# WRITTEN EXERCISE:
Pull out all lines from the listing below in which the word "None" appears.

+++

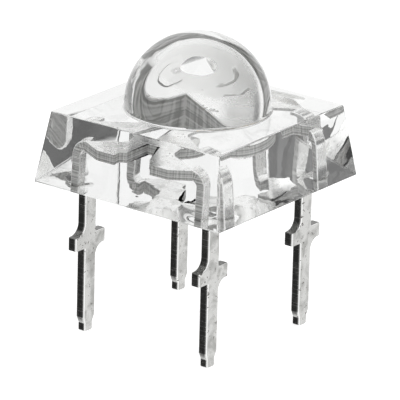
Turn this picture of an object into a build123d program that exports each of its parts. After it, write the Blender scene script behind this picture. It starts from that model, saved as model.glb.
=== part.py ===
from build123d import *
import os
from math import hypot

# Clear square light-emitting diode with a domed lens and four flat leads, in millimetres.
# The lead tips lie in the plane z = 0 and the optical axis is the Z axis.
# The wide faces of the leads look along X, and each frame half carries a row of two leads.

# Cast epoxy body
body_side = 7.62         # square underside, across flats
body_height = 2.43
body_draft = 8.57        # degrees that each side leans in towards the top
body_corner = 0.10       # rounding of the upright corners
polarity_cut = 0.75      # corner cut that marks the polarity, along each side
top_edge = 0.04          # soft edge round the top face
standoff = 5.23          # underside above the lead tips
dome_radius = 2.43
dome_collar = 0.13       # straight ring below the half ball
rim_width = 0.42         # level border of the underside round its dish
dish_depth = 0.10        # how far the cast resin sinks inside that border
dish_slope = 0.55        # run of the dish's sloping border
dish_corner = 1.2
collar_radius = 0.62     # resin that climbs each lead, where it meets the dish
collar_grip = 0.04       # gap between the collar's lower end and the lead's corners
collar_bow = 0.3         # 0.5 for a straight slope, less for a hollow one

# Lead frame, stamped from one sheet
sheet = 0.35
lead_inset = 1.27        # from each side of the body to the middle of a lead
lead_width = 0.60
bend_radius = 0.54       # outer radius of the bend inside the body
plate_top = 1.50         # top of the flat plate above the underside
ear_span = 1.58
ear_height = 0.45
ear_centre = 3.18        # middle of the ears above the tips
ear_sweep = 0.40         # wide curve from an ear into the shank, on two opposite corners
ear_nick = 0.06          # tight curve on the other two
tip_shoulder = 0.50      # where the shank starts to narrow, above the tip
tip_length = 0.28        # straight pinched end
tip_width = 0.44
tip_thickness = 0.31

# Flat plates of the two frame halves
pad_radius = 1.55        # round pad that carries the cup
neck_width = 1.90        # between the cathode's bar and its pad
neck_fillet = 0.45
frame_gap = 0.28         # between the pad and the anode's tongue
tongue_width = 2.40
notch_length = 1.45      # shallow recess in the outer edge of each bar
notch_depth = 0.32
notch_corner = 0.25

# Reflector cup, pressed down into the cathode pad
cup_mouth = 0.98         # inner radius at the top
cup_floor = 0.46         # inner radius at the floor
cup_depth = 0.50
cup_wall = 0.17
cup_base = 0.24          # thickness below the floor

# Chip and its bonds
chip_side = 0.30
chip_height = 0.20
paste_radius = 0.27
paste_height = 0.03
wire_diameter = 0.03
ball_diameter = 0.10
ball_height = 0.035
wire_rise = 0.32         # straight up from the ball before the loop turns
wire_drop = 0.22         # last stretch down to the anode's tongue
wire_bend = 0.11
foot_length = 0.12
foot_width = 0.07
foot_height = 0.02
foot_inset = 0.30        # foot's middle from the end of the tongue

lead_pitch = body_side - 2 * lead_inset
half_pitch = lead_pitch / 2
body_top = standoff + body_height
dish_side = body_side - 2 * rim_width
dish_floor = standoff + dish_depth
plate_z = standoff + plate_top
plate_bottom = plate_z - sheet
outer_face = half_pitch + sheet / 2
inner_face = half_pitch - sheet / 2
bend_start = outer_face - bend_radius
bend_foot = plate_z - bend_radius
inner_bend = bend_radius - sheet
cup_bottom = plate_z - cup_depth
chip_base = cup_bottom + paste_height
chip_top = chip_base + chip_height
tongue_end = pad_radius + frame_gap
foot_centre = tongue_end + foot_inset


def bent_lead():
    """One lead of the right-hand side, in the row y = 0, with half of the bar that joins the row."""
    with BuildPart() as lead:
        # Side view: the sheet comes along the plate, turns down and thins at the tip
        with BuildSketch(Plane.XZ):
            with BuildLine():
                Line((0, plate_z), (bend_start, plate_z))
                RadiusArc((bend_start, plate_z), (outer_face, bend_foot), bend_radius)
                Polyline(
                    (outer_face, bend_foot),
                    (outer_face, tip_shoulder),
                    (half_pitch + tip_thickness / 2, tip_length),
                    (half_pitch + tip_thickness / 2, 0),
                    (half_pitch - tip_thickness / 2, 0),
                    (half_pitch - tip_thickness / 2, tip_length),
                    (inner_face, tip_shoulder),
                    (inner_face, bend_foot),
                )
                RadiusArc((inner_face, bend_foot), (bend_start, plate_bottom), -inner_bend)
                Polyline((bend_start, plate_bottom), (0, plate_bottom), (0, plate_z))
            make_face()
        extrude(amount=ear_span / 2, both=True)
        # Front view: a plain strip with two ears and a narrowed tip
        with BuildSketch(Plane.YZ) as front:
            with BuildLine():
                Polyline(
                    (-tip_width / 2, 0),
                    (tip_width / 2, 0),
                    (tip_width / 2, tip_length),
                    (lead_width / 2, tip_shoulder),
                    (lead_width / 2, plate_z),
                    (-lead_width / 2, plate_z),
                    (-lead_width / 2, tip_shoulder),
                    (-tip_width / 2, tip_length),
                    close=True,
                )
            make_face()
            with Locations((0, ear_centre)):
                Rectangle(ear_span, ear_height)
            # The punch sweeps two of the four inner corners and leaves the other two tight
            low = ear_centre - ear_height / 2
            high = ear_centre + ear_height / 2
            side = lead_width / 2
            for corner, radius in (
                ((side, low), ear_sweep),
                ((-side, high), ear_sweep),
                ((side, high), ear_nick),
                ((-side, low), ear_nick),
            ):
                fillet(front.vertices().sort_by_distance(corner)[0], radius)
        extrude(amount=outer_face, mode=Mode.INTERSECT)
    return lead.part


def resin_collar():
    """The concave ring of resin that climbs a lead from the dish, round the Z axis."""
    grip = hypot(lead_width, sheet) / 2 + collar_grip
    with BuildPart() as ring:
        with BuildSketch(Plane.XZ):
            with BuildLine():
                Polyline((grip, standoff), (0, standoff), (0, dish_floor), (collar_radius, dish_floor))
                ThreePointArc(
                    (collar_radius, dish_floor),
                    (grip + collar_bow * (collar_radius - grip), dish_floor - collar_bow * dish_depth),
                    (grip, standoff),
                )
            make_face()
        revolve(axis=Axis.Z)
    return ring.part


def bar_notch(row):
    """The shallow recess in the outer edge of the bar in the given row."""
    edge_side = 1 if row > 0 else -1
    with BuildPart() as recess:
        with BuildSketch(Plane.XY.offset(plate_bottom)):
            with Locations((0, row + edge_side * lead_width / 2)):
                RectangleRounded(notch_length, 2 * notch_depth, notch_corner)
        extrude(amount=sheet)
    return recess.part


def stands_up(edge):
    return abs(edge.tangent_at(0).Z) > 0.5


lead = bent_lead()
collar = resin_collar()

# Cathode half: two leads, the bar between them, a neck and the pad with the pressed cup
with BuildPart() as cathode_frame:
    with Locations((0, -half_pitch, 0)):
        add(lead)
    mirror(about=Plane.YZ)
    with BuildSketch(Plane.XY.offset(plate_bottom)) as plate:
        with Locations((0, -half_pitch)):
            Rectangle(2 * bend_start, lead_width)
        with Locations((0, -half_pitch / 2)):
            Rectangle(neck_width, half_pitch)
        for side in (-1, 1):
            corner = (side * neck_width / 2, lead_width / 2 - half_pitch)
            fillet(plate.vertices().sort_by_distance(corner)[0], neck_fillet)
        Circle(pad_radius)
    extrude(amount=sheet)
    add(bar_notch(-half_pitch), mode=Mode.SUBTRACT)
    cup_drop = cup_depth + cup_base - sheet
    outer_mouth = cup_mouth + cup_wall
    outer_floor = cup_floor + cup_wall
    with BuildSketch(Plane.XY.offset(plate_bottom - cup_drop)):
        Circle(outer_floor)
    with BuildSketch(Plane.XY.offset(plate_bottom)):
        Circle(outer_mouth)
    loft()
    with BuildSketch(Plane.XY.offset(cup_bottom)):
        Circle(cup_floor)
    with BuildSketch(Plane.XY.offset(plate_z)):
        Circle(cup_mouth)
    loft(mode=Mode.SUBTRACT)
cathode_frame.part.label = "cathode_frame"

# Anode half: two leads, the bar between them and a tongue that ends clear of the pad
with BuildPart() as anode_frame:
    with Locations((0, half_pitch, 0)):
        add(lead)
    mirror(about=Plane.YZ)
    with BuildSketch(Plane.XY.offset(plate_bottom)):
        with Locations((0, half_pitch)):
            Rectangle(2 * bend_start, lead_width)
        with Locations((0, half_pitch / 2)):
            Rectangle(tongue_width, half_pitch)
        Circle(tongue_end, mode=Mode.SUBTRACT)
    extrude(amount=sheet)
    add(bar_notch(half_pitch), mode=Mode.SUBTRACT)
anode_frame.part.label = "anode_frame"

# Conductive paste under the chip
with BuildPart() as die_attach:
    with BuildSketch(Plane.XY.offset(cup_bottom)):
        Circle(paste_radius)
    extrude(amount=paste_height)
die_attach.part.label = "die_attach"

# The light-giving chip
with BuildPart() as led_chip:
    with BuildSketch(Plane.XY.offset(chip_base)):
        Rectangle(chip_side, chip_side)
    extrude(amount=chip_height)
led_chip.part.label = "led_chip"

# Gold wire: flattened ball on the chip, a loop, and a pressed foot on the anode's tongue
with BuildPart() as bond_wire:
    with BuildLine(Plane.YZ) as loop:
        FilletPolyline(
            (0, chip_top + ball_height / 2),
            (0, chip_top + ball_height + wire_rise),
            (foot_centre, plate_z + foot_height + wire_drop),
            (foot_centre, plate_z + foot_height / 2),
            radius=wire_bend,
        )
    with BuildSketch(Plane(origin=loop.line @ 0, z_dir=loop.line % 0)):
        Circle(wire_diameter / 2)
    sweep()
    with BuildSketch(Plane.XY.offset(chip_top)):
        Circle(ball_diameter / 2)
    extrude(amount=ball_height)
    with BuildSketch(Plane.XY.offset(plate_z)):
        with Locations((0, foot_centre)):
            SlotOverall(foot_length, foot_width, rotation=90)
    extrude(amount=foot_height)
bond_wire.part.label = "bond_wire"

# Clear body: drafted square block with the dome, cast round everything inside it
with BuildPart() as lens_body:
    with BuildSketch(Plane.XY.offset(standoff)):
        Rectangle(body_side, body_side)
    extrude(amount=body_height, taper=body_draft)
    uprights = lens_body.edges().filter_by(stands_up)
    marked = uprights.sort_by_distance((-body_side / 2, body_side / 2, body_top))[0]
    chamfer(marked, polarity_cut)
    fillet(lens_body.edges().filter_by(stands_up), body_corner)
    fillet(lens_body.faces().sort_by(Axis.Z)[-1].edges(), top_edge)
    with BuildSketch(Plane.XY.offset(body_top)):
        Circle(dome_radius)
    extrude(amount=dome_collar)
    with Locations((0, 0, body_top + dome_collar)):
        Sphere(dome_radius, arc_size1=0, align=(Align.CENTER, Align.CENTER, Align.MIN))
    # The underside is the free surface of the cast: dished, and drawn up round each lead
    with BuildSketch(Plane.XY.offset(standoff)):
        RectangleRounded(dish_side, dish_side, dish_corner)
    with BuildSketch(Plane.XY.offset(dish_floor)):
        RectangleRounded(dish_side - 2 * dish_slope, dish_side - 2 * dish_slope, dish_corner - dish_slope)
    loft(mode=Mode.SUBTRACT)
    with GridLocations(lead_pitch, lead_pitch, 2, 2):
        add(collar)
    for inner in (cathode_frame, anode_frame, die_attach, led_chip, bond_wire):
        add(inner.part, mode=Mode.SUBTRACT)
lens_body.part.label = "lens_body"

os.makedirs("parts", exist_ok=True)
export_step(lens_body.part, "parts/lens_body.step")
export_step(cathode_frame.part, "parts/cathode_frame.step")
export_step(anode_frame.part, "parts/anode_frame.step")
export_step(die_attach.part, "parts/die_attach.step")
export_step(led_chip.part, "parts/led_chip.step")
export_step(bond_wire.part, "parts/bond_wire.step")
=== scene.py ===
import math

import bpy
import numpy as np
from mathutils import Matrix, Vector


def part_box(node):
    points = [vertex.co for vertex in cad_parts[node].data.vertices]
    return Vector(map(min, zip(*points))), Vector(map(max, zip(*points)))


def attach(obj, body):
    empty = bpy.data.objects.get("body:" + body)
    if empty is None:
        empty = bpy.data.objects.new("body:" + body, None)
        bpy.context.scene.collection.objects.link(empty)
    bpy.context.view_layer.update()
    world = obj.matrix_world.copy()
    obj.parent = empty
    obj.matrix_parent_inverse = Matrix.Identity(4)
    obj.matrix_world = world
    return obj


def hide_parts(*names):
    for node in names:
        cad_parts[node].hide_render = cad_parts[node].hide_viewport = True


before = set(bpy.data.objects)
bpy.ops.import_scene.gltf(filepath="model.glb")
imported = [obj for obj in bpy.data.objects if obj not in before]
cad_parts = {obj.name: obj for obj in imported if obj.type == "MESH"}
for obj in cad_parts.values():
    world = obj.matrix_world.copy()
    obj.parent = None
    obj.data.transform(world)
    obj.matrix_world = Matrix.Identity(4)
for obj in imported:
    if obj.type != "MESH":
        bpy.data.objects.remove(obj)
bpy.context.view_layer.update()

mm = 0.001
creaseDegrees = 35           # edges that turn more than this stay crisp
scene = bpy.context.scene
bodyLow, bodyHigh = (np.array(corner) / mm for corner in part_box("lens_body"))
standoff = bodyLow[2]
halfBody = (bodyHigh[0] - bodyLow[0]) / 2
print("stage: frame loaded,", len(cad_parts), "nodes")


# Mesh helpers. All lengths are millimetres until makePiece.

def sine(degrees):
    return math.sin(math.radians(degrees))


def cosine(degrees):
    return math.cos(math.radians(degrees))


def arc(centre, radius, fromDegrees, toDegrees, steps):
    # Points of a circle's arc: centre + radius * (cos, sin) of evenly spaced angles
    angle = np.radians(np.linspace(fromDegrees, toDegrees, steps + 1))
    return np.stack([centre[0] + radius * np.cos(angle), centre[1] + radius * np.sin(angle)], axis=1)


def gridFaces(ringCount, around):
    # Quads between neighbouring closed rings of points
    ring = np.arange(ringCount - 1)[:, None] * around
    step = np.arange(around)[None, :]
    onward = (step + 1) % around
    corners = [ring + step, ring + onward, ring + around + onward, ring + around + step]
    return np.stack(corners, axis=-1).reshape(-1, 4)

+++

# ANSWER TO THIS TASK:
    if empty is None:
        empty = bpy.data.objects.new("body:" + body, None)
    obj.parent = None
    ring = np.arange(ringCount - 1)[:, None] * around
    step = np.arange(around)[None, :]